Extending the three-state agreement would allow the facility to use the remaining 20 acres, said Tim Dangerfield, senior vice president for South Carolina at EnergySolutions, which has owned the site since last year.
“We're not asking to expand the footprint of the facility,” Dangerfield said, adding, “We're asking that the other states be allowed to bring in their wastes until 2023.”
But for Herbkersman, it's a simple equation: More waste means a greater chance of a nuclear accident.
The facility once leaked radioactive tritium onto nearby property, although Dangerfield said the leak was “caught in time” and that the facility itself notified the Department of Health and Environmental Control about the leak.
Herbkersman said he's taking a state and local perspective.
As a state, South Carolina doesn't need to be the “dumping ground” for New Jersey's and Connecticut's nuclear waste, he said.
“Their reluctance to have this stuff in their own state is an indication of how bad it is,” he said.
And as a local representative, he noted that Barnwell and Jasper counties are “downhill, downwind and downstream” from the site.
Witherspoon counters that the site has an excellent environmental history, brings jobs to the region and, each year, provides about $10 million to the state, most of which goes to education and scholarship programs.
Barnwell County also gets $2 million each year to house the waste.
“Why not keep it open?” Witherspoon asked.
Thirty representatives already have signed on to co-sponsor Witherspoon's legislation, including Rep. Lonnie Hosey, D-Barnwell.
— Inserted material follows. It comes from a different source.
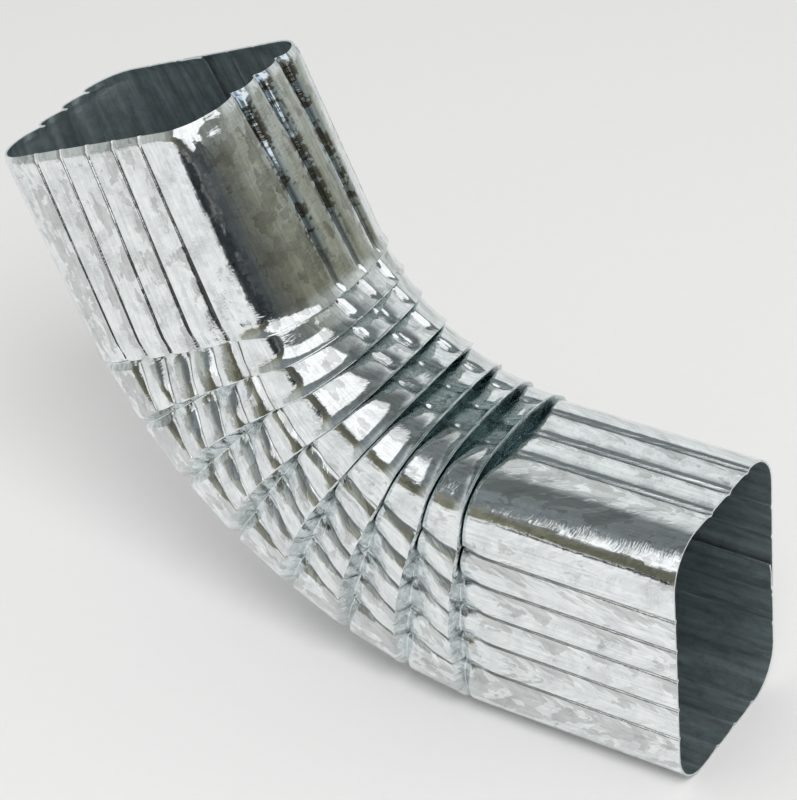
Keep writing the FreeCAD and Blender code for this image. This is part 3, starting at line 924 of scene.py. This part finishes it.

Barnwell County's other House member - Rep. Bakari Sellers, D-Denmark - is not a co-sponsor. Nor is Rep. Kit Spires, R-Pelion, the only House member in the Aiken County delegation not to sign on.
Herbkersman said he, too, is amassing his own group of supporters, though he declined to name them until they are officially onboard.
He's already begun the battle, though. On Tuesday, he tried to use parliamentary procedure to put the bill under the control of the Beaufort delegation - which he said would have killed the legislation - but Witherspoon thwarted the attempt.
But Herbkersman said he will continue fighting the bill at every level, from its upcoming subcommittee meeting on, for as long as it takes to defeat the measure.
Witherspoon is chair of the Agriculture, Natural Resources & Environmental Affairs Committee, which is charged with reviewing the bill.
As for Gov. Mark Sanford, his office said the governor has not seen a “compelling reason” to keep the Barnwell site open to out-of-state waste after 2008.